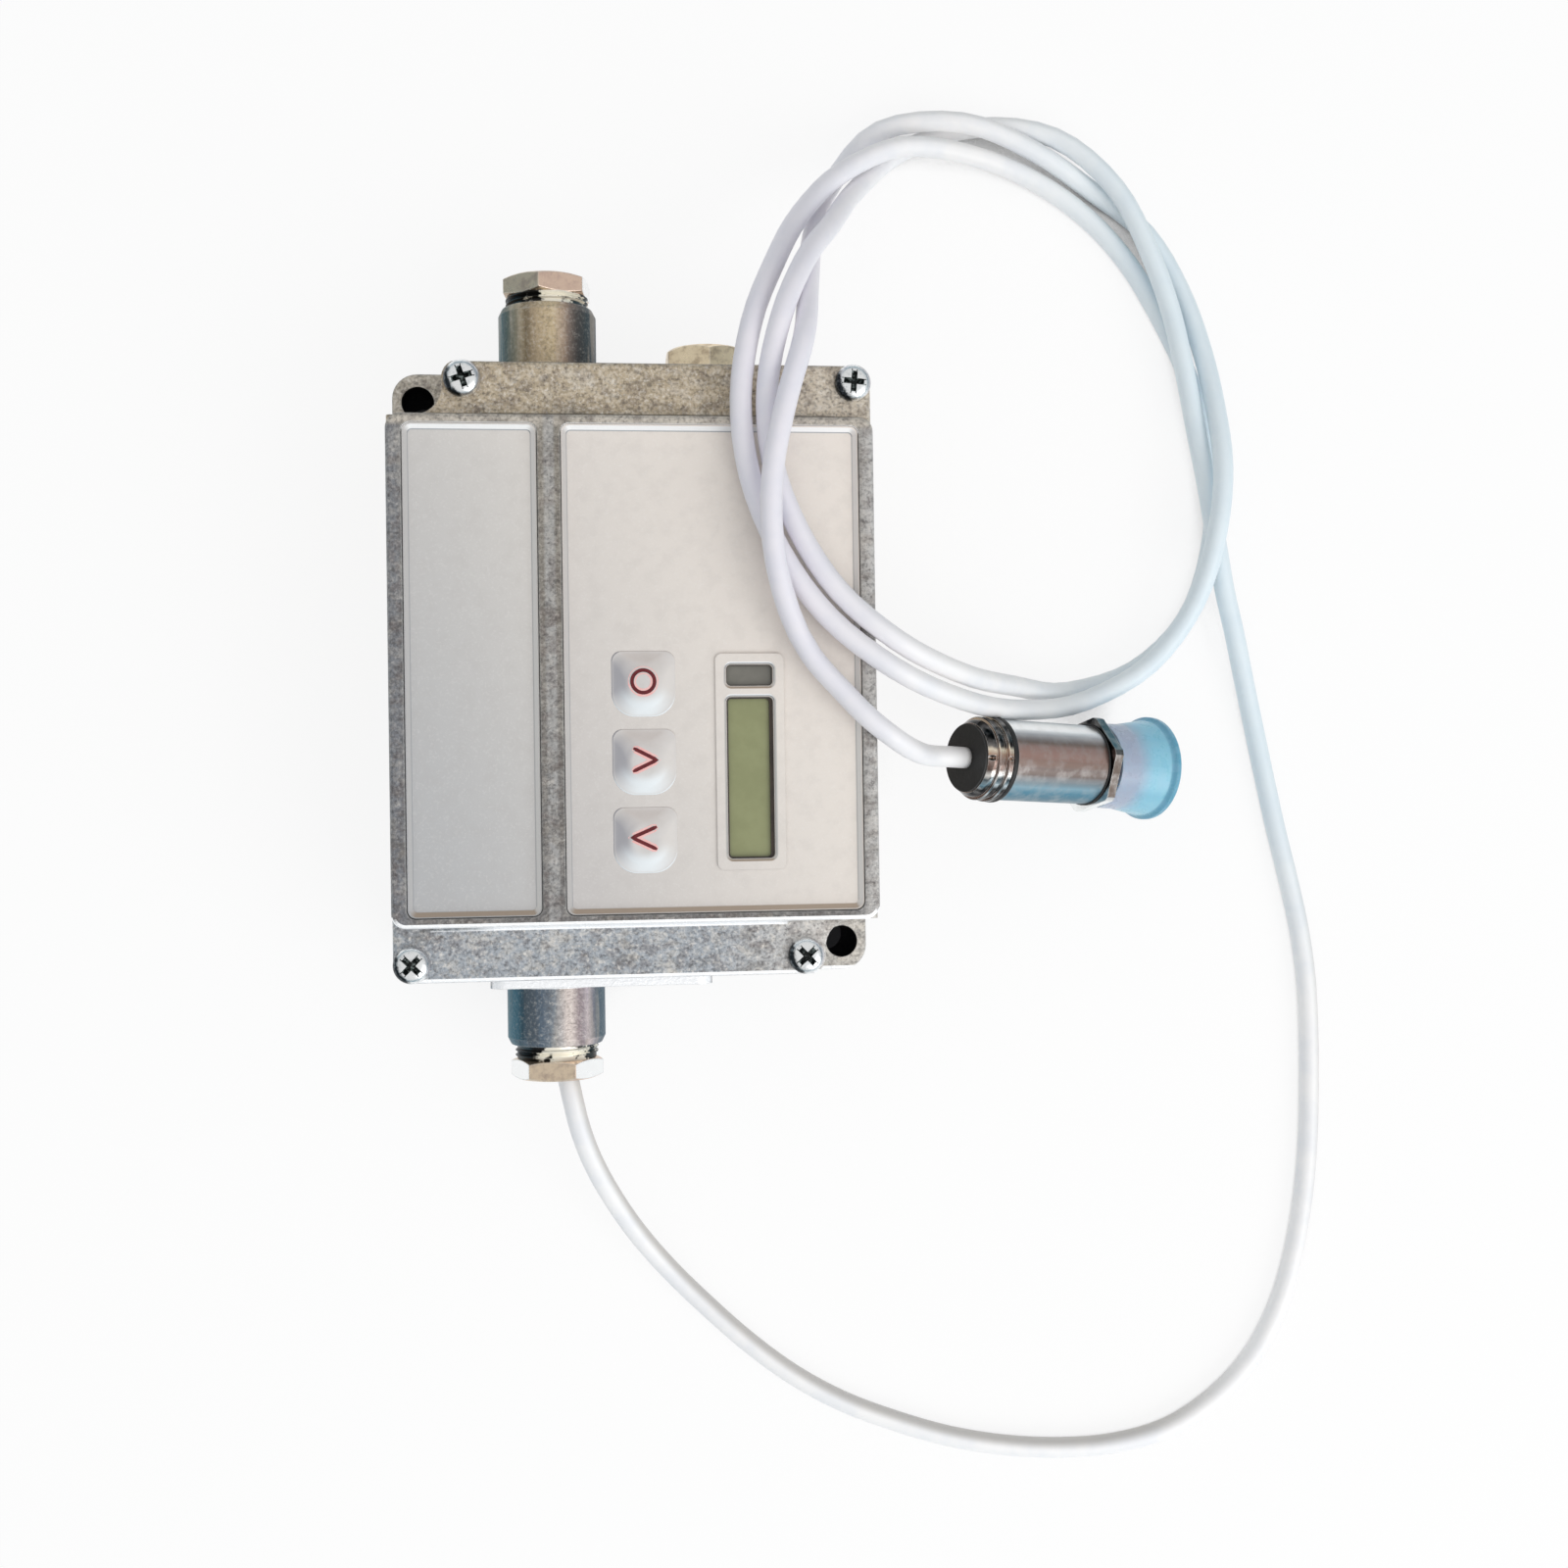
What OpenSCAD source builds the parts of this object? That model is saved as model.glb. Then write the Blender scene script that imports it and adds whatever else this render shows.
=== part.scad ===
// Infrared temperature sensor: a small cast box with a display, keys and two cable glands, and a
// separate sensing head on a long thin cord that lies in a coil beside the box.
// Millimetres. The origin is the centre of the box on the plane it stands on, +Z up, +Y towards
// the supply gland and -Y towards the gland that the head's cord leaves.

/* [Box] */
// Width of the box
box_w = 70; // [68:1:76]
// Length of the cover, from flange end to flange end
box_l = 89; // [87:1:96]
// Height from the base plane to the top of the rim
box_h = 30; // [29.5:0.5:32]
// Height of the seam between base and cover
base_h = 22; // [21.5:0.1:22.4]
// How far each end of the base stands proud of the cover
base_proud = 0.5; // [0.2:0.1:0.8]
// Thickness of the base's floor
floor_t = 2.5; // [2:0.1:3]
// Thickness of the long walls
side_wall = 3.2; // [2.8:0.1:3.5]
// Thickness of the end walls, which hold the screws and glands
end_wall = 10; // [9.5:0.1:10.5]
// Corner radius of the base
base_corner_r = 3.7; // [3:0.1:4]
// Corner radius inside both castings
cavity_corner_r = 2; // [1:0.1:3]
// Width of the gasket
gasket_w = 1.2; // [0.8:0.1:1.4]
// Height of the gasket
gasket_h = 1; // [0.6:0.1:1.4]

/* [Ears] */
// Height of the two lowered wall-mounting ears
ear_h = 16.3; // [14:0.1:18]
// Diameter of the wall-mounting holes
wall_hole_d = 4.8; // [4.2:0.1:5.2]
// Distance from each wall hole's axis to the two outer faces
wall_hole_inset = 3.75; // [3.4:0.05:4]
// Distance from each cover screw's axis to the outer faces
screw_inset = 2.7; // [2.7:0.05:3]
// Distance along the end from a wall hole to the screw beside it
screw_gap = 7.05; // [6.9:0.05:7.6]

/* [Cover] */
// Height of the raised rim above the end flanges
rim_rise = 2; // [1.5:0.1:2.5]
// Length of each end flange
flange_l = 7.9; // [7.7:0.1:8.2]
// Width of the rim beside the plates
rim_w = 2.2; // [1.8:0.1:3]
// Width of the rim beyond the ends of the plates
rim_end_w = 1.35; // [1.2:0.05:2]
// Outer corner radius of the rim
rim_corner_r = 2.1; // [1.5:0.1:3]
// Corner radius of the flange ends
flange_corner_r = 2.8; // [2:0.1:3.5]
// Width of the soft edges of the casting
cast_edge = 0.6; // [0.3:0.1:0.8]
// Radius of the fillet at the foot of the rim
foot_fillet = 0.7; // [0.4:0.1:0.9]
// Thickness of the cover's roof under the plates
roof_t = 2; // [1.6:0.1:2.4]
// Thickness of the two front plates
plate_t = 0.8; // [0.5:0.1:1]
// Depth of the plates' faces below the rim
plate_drop = 1; // [0.6:0.1:1.2]
// Corner radius of the two plates
plate_corner_r = 1.3; // [0.8:0.1:2]
// Width of the plates' raised border
border_w = 0.9; // [0.6:0.1:1.1]
// Width of the label plate
label_w = 19.1; // [17:0.1:20]
// Width of the rib between the two plates
rib_w = 3.3; // [2.4:0.1:4]

/* [Screws] */
// Diameter of the cover screws' heads
screw_head_d = 5.3; // [4.8:0.1:5.4]
// Height of the cover screws' heads
screw_head_h = 1.9; // [1.4:0.1:2.2]
// Diameter of the cover screws' shanks
screw_d = 3; // [2.5:0.1:3]
// Length of the cover screws' shanks
screw_l = 14; // [10:0.5:16]
// Diameter of the board screws' shanks
small_screw_d = 2; // [1.6:0.1:2.5]
// Diameter of the board screws' heads
small_head_d = 3.8; // [3.4:0.1:4.2]
// Height of the board screws' heads
small_head_h = 1.2; // [0.8:0.1:1.4]

/* [Keys and display] */
// Width of a key
key_w = 8.7; // [8:0.1:9]
// Length of a key
key_l = 9; // [8:0.1:9.4]
// Space between two keys
key_space = 2.25; // [2.1:0.05:2.6]
// Place of the keys' column, across the box
key_x = 1.05; // [0.5:0.05:1.5]
// Distance from the panel's lower edge to the lowest key
key_inset = 6.05; // [5.2:0.05:6.6]
// Height of a key's dome above the plate
key_rise = 0.7; // [0.5:0.1:1.2]
// Travel of a key
key_travel = 0.4; // [0.2:0.05:0.6]
// Corner radius of a key
key_corner_r = 1.6; // [1:0.1:2]
// Corner radius of a key's rounded lower edge
key_foot_r = 3.4; // [2.6:0.1:3.8]
// Overlap of a key's lip under the roof
key_lip = 0.7; // [0.4:0.1:0.8]
// Thickness of a key's lip
key_lip_t = 0.6; // [0.4:0.1:0.8]
// Place of the display's left edge
display_x = 13; // [12.6:0.1:13.4]
// Distance from the panel's lower edge to the display's opening
display_inset = 7.65; // [7:0.05:8.2]
// Width of the display's opening
display_w = 6.8; // [6:0.1:7.2]
// Length of the display's opening
display_l = 23.4; // [22:0.1:24]
// Length of the indicator's opening
indicator_l = 3.1; // [2.6:0.1:3.4]
// Bar between the display and the indicator
display_bar = 1.6; // [1.2:0.1:2]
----
Task to complete
Everything from the first line of the material through the line containing "head's cord leaves." is to be printed exactly; lines after that are to be left out.

Solution for this problem
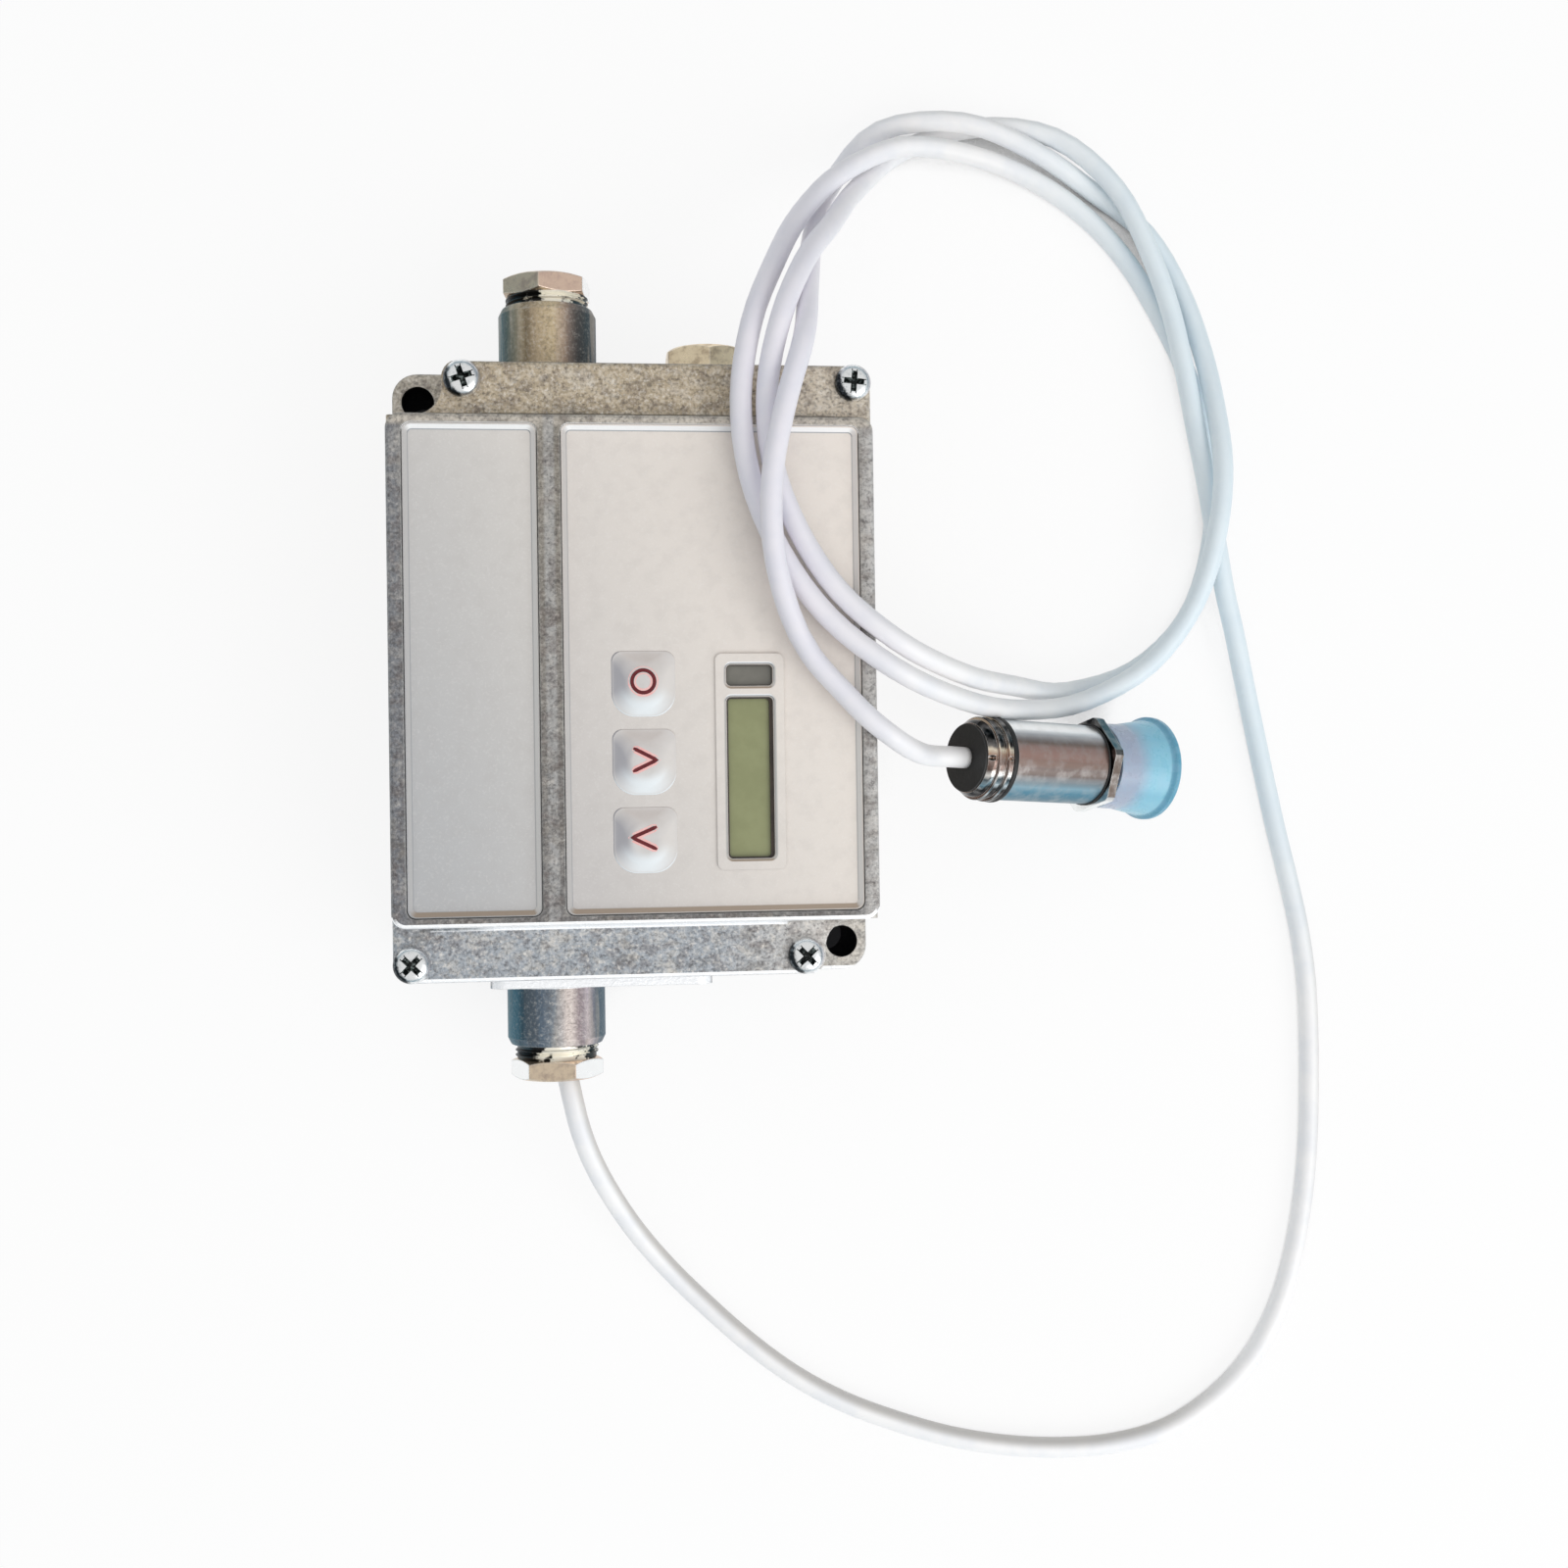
What OpenSCAD source builds the parts of this object? That model is saved as model.glb. Then write the Blender scene script that imports it and adds whatever else this render shows.
=== part.scad ===
// Infrared temperature sensor: a small cast box with a display, keys and two cable glands, and a
// separate sensing head on a long thin cord that lies in a coil beside the box.
// Millimetres. The origin is the centre of the box on the plane it stands on, +Z up, +Y towards
// the supply gland and -Y towards the gland that the head's cord leaves.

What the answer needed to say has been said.